Cremation, though less resource-intensive than conventional burial, is nonetheless an industrial process that uses fossil fuels and creates pollution. As the body is burned at high temperatures (around 1600ºF for over two hours), particulate pollution, CO2 (approximately 110 pounds per average cremation), dioxins, furans, and mercury are released into the atmosphere, in varying amounts depending in part on the presence and effectiveness of filtration systems.
How did we get to the point where something so timeless and ubiquitous as dealing with our dead has become so problematic?
Simple natural burials were prevalent for thousands of years — and still are in many parts of the world, including in traditional Muslim and Jewish burials — before the contemporary funeral industry propagated a new standard of expensive and elaborate funerals divorced from natural processes.
Green burial movement
The burgeoning green burial movement seeks to change modern funeral conventions, reducing the resource use and pollution associated with funerals and, in many cases, using burial as a tool for conserving or restoring the land where burials occur.
In a green burial, the deceased is laid to rest in the earth along with only biodegradable materials, usually in a wooded or other natural setting, without a vault or embalming, and often with a fieldstone or indigenous plant marking the grave.
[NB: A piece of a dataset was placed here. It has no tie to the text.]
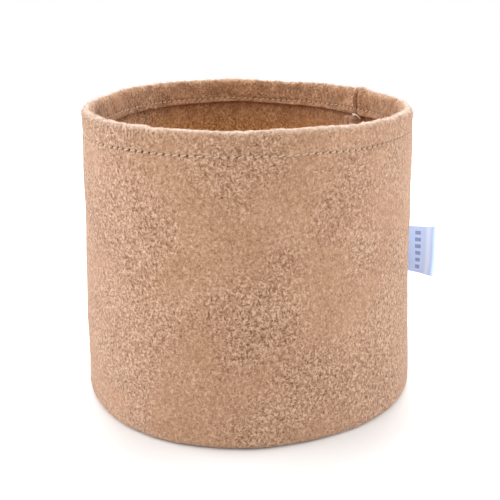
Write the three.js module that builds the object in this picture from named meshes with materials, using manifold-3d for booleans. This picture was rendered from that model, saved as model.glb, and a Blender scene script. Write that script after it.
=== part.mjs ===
import * as THREE from 'three';
import { mergeVertices } from 'three/addons/utils/BufferGeometryUtils.js';
import ManifoldModule from 'manifold-3d';

// Fabric grow bag: an open-topped pot of needle-punched felt, sewn from a strip and a disc.
// The strip is rolled into a tube with a plain seam inside, folded over at the rim for a hem
// and turned up inside at the floor, where it is sewn to the turned-up edge of the disc.
// A folded ribbon label is sewn on the outside by a short foot, and its loop swings free.
// Millimetres, Z up, floor at z = 0. Angles run from -Y towards +X.

// Overall sizes
const HEIGHT = 180;
const RIM_RADIUS = 100;
const BASE_RADIUS = 103;
const FELT_THICKNESS = 3.4;

// Hem at the rim
const HEM_DEPTH = 16.4;
const HEM_STITCH_DEPTH = 13;
const HEM_GAP = 0.4;

// Side seam, with both edges of the strip turned inwards
const SIDE_SEAM_ANGLE = THREE.MathUtils.degToRad(124);
const SIDE_SEAM_SLIT = 0.4;
const SIDE_SEAM_ALLOWANCE = 10;

// Base seam, with both edges turned up inside the bag
const BASE_SEAM_TOP = 13;
const BASE_SEAM_STITCH_HEIGHT = 7;
const BASE_SEAM_GAP = 1.6;
const BASE_FOLD_INSIDE_RADIUS = 0.6;

// Short stitched tack that holds the side seam open inside the hem
const TACK_OFFSET = 3.2;

// Ribbon label
const LABEL_ANGLE = THREE.MathUtils.degToRad(95.5);
const LABEL_BOTTOM = 69;
const LABEL_WIDTH = 30;
const LABEL_REACH = 21;
const LABEL_REST_ANGLE = THREE.MathUtils.degToRad(-30);
const LABEL_THICKNESS = 1;
const LABEL_FOOT_THICKNESS = 0.8;
const LABEL_FOOT_LENGTH = 8;
const LABEL_FOOT_SETBACK = 1.9;
const LABEL_STITCH_INSET = 2.6;
const LABEL_STITCH_MARGIN = 1;

// Sewing thread and the clearance left between neighbouring pieces
const THREAD_DIAMETER = 0.8;
const CLEARANCE = 0.3;

// Facets
const RING_SEGMENTS = 72;
const FOLD_STEPS = 8;
const THREAD_SIDES = 5;
const ROD_SIDES = 8;

const hemFoldRadius = FELT_THICKNESS + HEM_GAP / 2;
const baseTurnRadius = FELT_THICKNESS + BASE_SEAM_GAP / 2;
const baseFoldRadius = BASE_FOLD_INSIDE_RADIUS + FELT_THICKNESS;
const threadRadius = THREAD_DIAMETER / 2;
const threadOffset = CLEARANCE + threadRadius;

const { Manifold, Mesh } = await loadManifold();

async function loadManifold() {
  const wasm = await ManifoldModule();
  wasm.setup();
  return wasm;
}

// Outer face of the wall at a height: the bag is a little wider at the floor than at the rim.
function wallRadius(z) {
  return BASE_RADIUS + (RIM_RADIUS - BASE_RADIUS) * (z / HEIGHT);
}

function addArc(points, centre, radius, start, end, steps) {
  for (let step = 0; step <= steps; step += 1) {
    const angle = start + (end - start) * (step / steps);
    points.push(new THREE.Vector2(centre.x + radius * Math.cos(angle), centre.y + radius * Math.sin(angle)));
  }
}

function weld(geometry) {
  geometry.deleteAttribute('normal');
  geometry.deleteAttribute('uv');
  return mergeVertices(geometry, 1e-4);
}

function revolve(profile) {
  const geometry = new THREE.LatheGeometry(profile, RING_SEGMENTS);
  geometry.rotateX(Math.PI / 2);
  return weld(geometry);
}

function toSolid(geometry) {
  const welded = weld(geometry.clone());
  return new Manifold(new Mesh({
    numProp: 3,
    vertProperties: new Float32Array(welded.attributes.position.array),
    triVerts: new Uint32Array(welded.index.array),
  }));
}

function toGeometry(solid) {
  const mesh = solid.getMesh();
  const geometry = new THREE.BufferGeometry();
  geometry.setAttribute('position', new THREE.BufferAttribute(mesh.vertProperties, 3));
  geometry.setIndex(new THREE.BufferAttribute(mesh.triVerts, 1));
  return geometry;
}

// Moves a piece built against the foot of the wall so that it keeps its distance all the way up.
function followWall(geometry) {
  const position = geometry.attributes.position;
  const point = new THREE.Vector3();
  for (let i = 0; i < position.count; i += 1) {
    point.fromBufferAttribute(position, i);
    const radius = Math.hypot(point.x, point.y);
    const scale = (radius + wallRadius(point.z) - BASE_RADIUS) / radius;
    position.setXY(i, point.x * scale, point.y * scale);
  }
  return geometry;
}

// Turns a piece laid out along +X round to an angle measured from -Y.
function turnTo(geometry, angle) {
  return geometry.rotateZ(angle - Math.PI / 2);
}

// The strip: outer face up, over the hem, down the hem flap, back up inside the hem, down the
// inner face, round the turn at the floor and up the seam allowance.
function wallProfile() {
  const foldHeight = HEIGHT - hemFoldRadius;
  const hemEdge = HEIGHT - HEM_DEPTH;
  const turnCentre = new THREE.Vector2(wallRadius(baseTurnRadius) - baseTurnRadius, baseTurnRadius);
  const foldCentre = new THREE.Vector2(wallRadius(foldHeight) - hemFoldRadius, foldHeight);
  const points = [];
  addArc(points, turnCentre, baseTurnRadius, Math.PI, 2 * Math.PI, FOLD_STEPS);
  addArc(points, foldCentre, hemFoldRadius, 0, Math.PI, FOLD_STEPS);
  points.push(new THREE.Vector2(wallRadius(hemEdge) - 2 * hemFoldRadius, hemEdge));
  points.push(new THREE.Vector2(wallRadius(hemEdge) - FELT_THICKNESS - HEM_GAP, hemEdge));
  addArc(points, foldCentre, HEM_GAP / 2, Math.PI, 0, 3);
  addArc(points, turnCentre, BASE_SEAM_GAP / 2, 2 * Math.PI, Math.PI, 4);
  points.push(new THREE.Vector2(wallRadius(BASE_SEAM_TOP) - FELT_THICKNESS - BASE_SEAM_GAP, BASE_SEAM_TOP));
  points.push(new THREE.Vector2(wallRadius(BASE_SEAM_TOP) - 2 * baseTurnRadius, BASE_SEAM_TOP));
  points.push(points[0].clone());
  return points;
}

// The strip's two edges, turned inwards from above the base seam to below the hem flap.
function sideSeamEdges() {
  const bottom = BASE_SEAM_TOP + CLEARANCE;
  const top = HEIGHT - HEM_DEPTH - CLEARANCE;
  const outer = BASE_RADIUS - FELT_THICKNESS / 2;
  const inner = BASE_RADIUS - FELT_THICKNESS - SIDE_SEAM_ALLOWANCE;
  const edges = new THREE.BoxGeometry(outer - inner, 2 * FELT_THICKNESS + SIDE_SEAM_SLIT, top - bottom);
  edges.translate((outer + inner) / 2, 0, (top + bottom) / 2);
  return turnTo(followWall(edges), SIDE_SEAM_ANGLE);
}

function sideSeamSlit() {
  const reach = Math.max(RIM_RADIUS, BASE_RADIUS);
  const slit = new THREE.BoxGeometry(reach, SIDE_SEAM_SLIT, 2 * HEIGHT);
  slit.translate(reach / 2 + FELT_THICKNESS + SIDE_SEAM_ALLOWANCE, 0, HEIGHT / 2);
  return turnTo(slit, SIDE_SEAM_ANGLE);
}

function wallPanel() {
  const tube = toSolid(revolve(wallProfile())).add(toSolid(sideSeamEdges()));
  return toGeometry(tube.subtract(toSolid(sideSeamSlit())));
}

// The disc, with its edge turned up against the strip's allowance.
function basePanel() {
  const inset = 2 * baseTurnRadius + CLEARANCE;
  const edge = wallRadius(BASE_SEAM_TOP) - inset;
  const corner = new THREE.Vector2(wallRadius(baseFoldRadius) - inset - baseFoldRadius, baseFoldRadius);
  const points = [new THREE.Vector2(0, 0)];
  addArc(points, corner, baseFoldRadius, -Math.PI / 2, 0, 4);
  points.push(new THREE.Vector2(edge, BASE_SEAM_TOP));
  points.push(new THREE.Vector2(edge - FELT_THICKNESS, BASE_SEAM_TOP));
  addArc(points, corner, BASE_FOLD_INSIDE_RADIUS, 0, -Math.PI / 2, 2);
  points.push(new THREE.Vector2(0, FELT_THICKNESS));
  return revolve(points);
}

// A row of stitches round the bag, as one ring of thread.
function threadRing(radius, z) {
  const points = [];
  addArc(points, new THREE.Vector2(radius, z), threadRadius, 0, 2 * Math.PI, THREAD_SIDES);
  return revolve(points);
}

// An upright row of stitches, as one rod of thread, at a radius on the foot of the wall.
function threadRod(radius, sideways, bottom, top, angle) {
  const rod = new THREE.CylinderGeometry(threadRadius, threadRadius, top - bottom, ROD_SIDES);
  rod.rotateX(Math.PI / 2);
  rod.translate(radius, sideways, (bottom + top) / 2);
  return turnTo(followWall(rod), angle);
}

function sideSeamThread(side) {
  const radius = BASE_RADIUS - FELT_THICKNESS - 2 * CLEARANCE - threadRadius;
  const sideways = side * (SIDE_SEAM_SLIT / 2 + FELT_THICKNESS + threadOffset);
  const bottom = BASE_SEAM_TOP + CLEARANCE;
  const top = HEIGHT - HEM_DEPTH - CLEARANCE;
  return threadRod(radius, sideways, bottom, top, SIDE_SEAM_ANGLE);
}

function tackThread(radius) {
  const bottom = HEIGHT - HEM_STITCH_DEPTH + threadRadius + CLEARANCE;
  const top = HEIGHT - hemFoldRadius;
  return threadRod(radius, TACK_OFFSET, bottom, top, SIDE_SEAM_ANGLE);
}

// The label's foot: both ends of the ribbon lying on the wall behind the hinge line.
function labelFoot() {
  const inner = BASE_RADIUS + CLEARANCE;
  const outer = inner + LABEL_FOOT_THICKNESS;
  const start = LABEL_FOOT_SETBACK / inner;
  const end = start + LABEL_FOOT_LENGTH / inner;
  const outline = new THREE.Shape();
  outline.absarc(0, 0, outer, start, end, false);
  outline.absarc(0, 0, inner, end, start, true);
  const foot = new THREE.ExtrudeGeometry(outline, {
    depth: LABEL_WIDTH,
    bevelEnabled: false,
    curveSegments: 4,
  });
  foot.translate(0, 0, LABEL_BOTTOM);
  return turnTo(followWall(weld(foot)), LABEL_ANGLE);
}

// The label's loop: a flat tongue, rounded about the hinge line at one end and at its fold. At
// rest it leans forwards from straight out.
function labelFlag() {
  const half = LABEL_THICKNESS / 2;
  const root = BASE_RADIUS + CLEARANCE + half;
  const outline = new THREE.Shape();
  outline.absarc(root, 0, half, Math.PI / 2, 1.5 * Math.PI, false);
  outline.absarc(root + LABEL_REACH - half, 0, half, -Math.PI / 2, Math.PI / 2, false);
  const flag = new THREE.ExtrudeGeometry(outline, {
    depth: LABEL_WIDTH,
    bevelEnabled: false,
    curveSegments: 6,
  });
  flag.translate(-root, 0, LABEL_BOTTOM);
  flag.rotateZ(LABEL_REST_ANGLE);
  flag.translate(root, 0, 0);
  return turnTo(followWall(weld(flag)), LABEL_ANGLE);
}

function labelThread(radius) {
  const angle = LABEL_ANGLE + (LABEL_FOOT_SETBACK + LABEL_STITCH_INSET) / BASE_RADIUS;
  const bottom = LABEL_BOTTOM + LABEL_STITCH_MARGIN;
  const top = LABEL_BOTTOM + LABEL_WIDTH - LABEL_STITCH_MARGIN;
  return threadRod(radius, 0, bottom, top, angle);
}

function felt() {
  return new THREE.MeshStandardMaterial({ color: '#c59d80', roughness: 0.95, metalness: 0 });
}

function thread() {
  return new THREE.MeshStandardMaterial({ color: '#b88f70', roughness: 0.7, metalness: 0 });
}

function satin() {
  return new THREE.MeshStandardMaterial({ color: '#dfe3f6', roughness: 0.4, metalness: 0 });
}

const group = new THREE.Group();
group.name = 'fabric_grow_bag';

function addPiece(name, geometry, material) {
  const shown = geometry.toNonIndexed();
  shown.computeVertexNormals();
  const mesh = new THREE.Mesh(shown, material);
  mesh.name = name;
  group.add(mesh);
}

const hemStitchHeight = HEIGHT - HEM_STITCH_DEPTH;
const hemStitchRadius = wallRadius(hemStitchHeight);
const baseStitchRadius = wallRadius(BASE_SEAM_STITCH_HEIGHT);
const flapInset = 2 * hemFoldRadius + threadOffset;
const baseFlangeInset = 2 * baseTurnRadius + CLEARANCE + FELT_THICKNESS + threadOffset;
const labelOuterRadius = BASE_RADIUS + CLEARANCE + LABEL_FOOT_THICKNESS + threadOffset;

addPiece('wall_panel', wallPanel(), felt());
addPiece('base_panel', basePanel(), felt());

addPiece('hem_needle_thread', threadRing(hemStitchRadius + threadOffset, hemStitchHeight), thread());
addPiece('hem_bobbin_thread', threadRing(hemStitchRadius - flapInset, hemStitchHeight), thread());
addPiece('hem_tack_needle_thread', tackThread(BASE_RADIUS + threadOffset), thread());
addPiece('hem_tack_bobbin_thread', tackThread(BASE_RADIUS - flapInset), thread());

addPiece('side_seam_needle_thread', sideSeamThread(1), thread());
addPiece('side_seam_bobbin_thread', sideSeamThread(-1), thread());

const baseSeamNeedleRadius = baseStitchRadius - FELT_THICKNESS - BASE_SEAM_GAP / 2;
addPiece('base_seam_needle_thread', threadRing(baseSeamNeedleRadius, BASE_SEAM_STITCH_HEIGHT), thread());
addPiece(
  'base_seam_bobbin_thread',
  threadRing(baseStitchRadius - baseFlangeInset, BASE_SEAM_STITCH_HEIGHT),
  thread(),
);

addPiece('label_foot', labelFoot(), satin());
addPiece('label_flag', labelFlag(), satin());
addPiece('label_needle_thread', labelThread(labelOuterRadius), thread());
addPiece('label_bobbin_thread', labelThread(BASE_RADIUS - FELT_THICKNESS - threadOffset), thread());

export default group;
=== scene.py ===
import math

import bpy
import numpy as np
from mathutils import Matrix, Vector


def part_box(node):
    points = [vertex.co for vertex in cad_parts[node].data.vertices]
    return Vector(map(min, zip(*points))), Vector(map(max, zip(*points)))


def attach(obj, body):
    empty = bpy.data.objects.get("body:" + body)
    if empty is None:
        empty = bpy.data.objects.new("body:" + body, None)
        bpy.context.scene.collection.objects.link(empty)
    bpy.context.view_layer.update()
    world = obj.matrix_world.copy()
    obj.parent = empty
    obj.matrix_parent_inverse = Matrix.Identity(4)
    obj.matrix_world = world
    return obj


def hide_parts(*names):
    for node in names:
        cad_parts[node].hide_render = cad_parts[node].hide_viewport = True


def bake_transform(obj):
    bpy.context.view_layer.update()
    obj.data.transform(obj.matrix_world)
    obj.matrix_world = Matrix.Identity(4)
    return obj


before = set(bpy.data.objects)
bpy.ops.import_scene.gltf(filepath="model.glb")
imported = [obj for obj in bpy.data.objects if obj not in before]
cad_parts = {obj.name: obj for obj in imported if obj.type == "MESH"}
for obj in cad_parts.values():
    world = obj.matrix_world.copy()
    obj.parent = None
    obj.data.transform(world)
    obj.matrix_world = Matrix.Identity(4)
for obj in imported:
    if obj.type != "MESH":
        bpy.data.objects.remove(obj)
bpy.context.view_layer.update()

# Camera. It stands in front of the bag and a little above its rim, so that the far side of the
# hem shows inside the mouth.
EYE = (0.0, -0.54567, 0.26284)
LENS_MM = 64.8
LOOK_DOWN = math.radians(18.045)
LOOK_RIGHT = math.radians(0.346)
TILT = math.radians(0.265)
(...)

In terms of cost, green burial is usually markedly less expensive than conventional burial, and sometimes even comparable with cremation (though cremation does tend to be cheaper).
In regard to the psychological and spiritual aspects, many people find solace in the idea of their bodily material living on, in a sense, in the ecosystem of a preserve — and eventually beyond it. I’ve also seen and often heard it observed that the rituals provided by a green burial tend to engage friends and families of the deceased more fully than those of conventional burial.